A recent discussion about SQL query optimization has sparked debate among database developers regarding the performance costs of OR clauses and potential workarounds. The conversation centers around a practical example showing how OR queries can be significantly slower than their AND-based alternatives, leading to broader discussions about schema design patterns and query optimization strategies.
The Core Performance Problem
The original example demonstrates a striking performance difference in PostgreSQL. A query using OR to find applications where a user is either a submitter or reviewer takes over 100 milliseconds with one million records. However, rewriting the same logic using separate AND-based queries reduces execution time to under 1 millisecond - a performance improvement of over 100 times.

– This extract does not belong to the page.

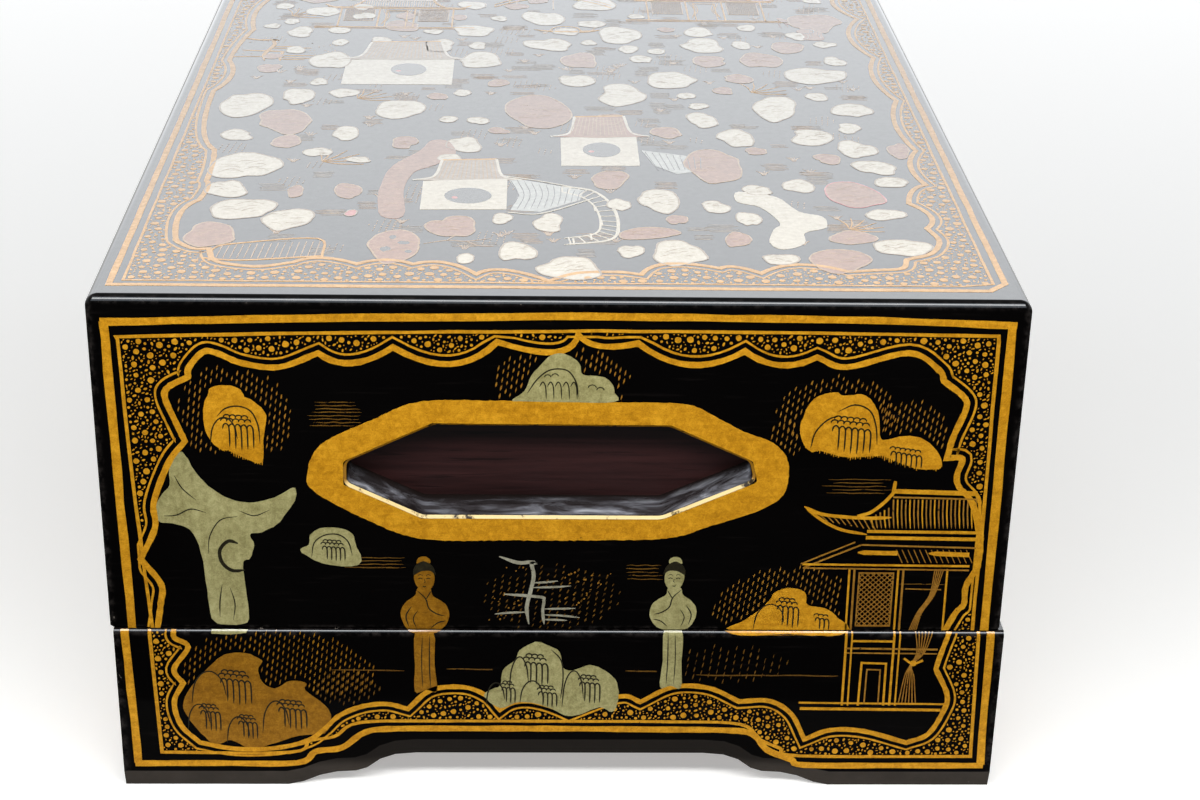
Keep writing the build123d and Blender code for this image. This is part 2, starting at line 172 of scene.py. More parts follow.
def lacquer(name, kind):
    """Black lacquer over wood. kind: case, base or drawer."""
    t = Tree(name)
    x, y, z = t.xyz()
    nx, ny, nz = t.normal()
    fine = t.noise(260, 4, 0.6)
    cloud = t.noise(26, 3, 0.5)
    grain = t.noise(1.0, 3, 0.6, vec=t.scaled(60, 60, 900))
    col = t.mix(cloud, (0.0007, 0.0006, 0.0006), (0.0020, 0.0017, 0.0017))
    col = t.mix(t.step(grain, 0.58, 0.75), col, (0.0032, 0.0027, 0.0026))
    rough = t.mixf(fine, 0.10, 0.22)
    wear = None
    if kind == "case":
        cx, cy = near(t, x, CDX * MM, 0.115, 0.0024), near(t, y, CDY * MM, 0.1725, 0.0024)
        top, low = t.step(z, 0.1376, 0.1400), t.math("SUBTRACT", 1.0, t.step(z, 0.0480, 0.0495))
        ends = t.math("MAXIMUM", top, low)
        wear = t.math("MAXIMUM", t.math("MULTIPLY", cx, cy),
                      t.math("MULTIPLY", ends, t.math("MAXIMUM", cx, cy)))
    elif kind == "base":
        cx, cy = near(t, x, 0.0, 0.115, 0.0024), near(t, y, 0.0, 0.1725, 0.0024)
        top = t.step(z, 0.0458, 0.0480)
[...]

This dramatic difference occurs even when proper indexes exist on the filtered columns. The issue stems from how database query planners handle OR operations, which often require either merging separate index lookups or performing full table scans, both of which are computationally expensive compared to direct index access.
Performance Comparison:
- OR Query: >100ms execution time
- AND Query Alternative: <1ms execution time
- Performance Improvement: >100x faster
- Test Environment: 1,000,000 applications, 1,000 users, PostgreSQL
Community Perspectives on Query Optimization
Database professionals in the discussion highlight several important considerations. Some argue that while performance optimizations are valuable, they shouldn't come at the expense of code clarity and maintainability. The original OR query better expresses the developer's intent and communicates more clearly with future programmers who need to understand the code.
Others point out that modern query optimizers are becoming more sophisticated. There's ongoing development in PostgreSQL and other database systems to automatically optimize these types of queries, potentially making manual rewrites unnecessary in future versions.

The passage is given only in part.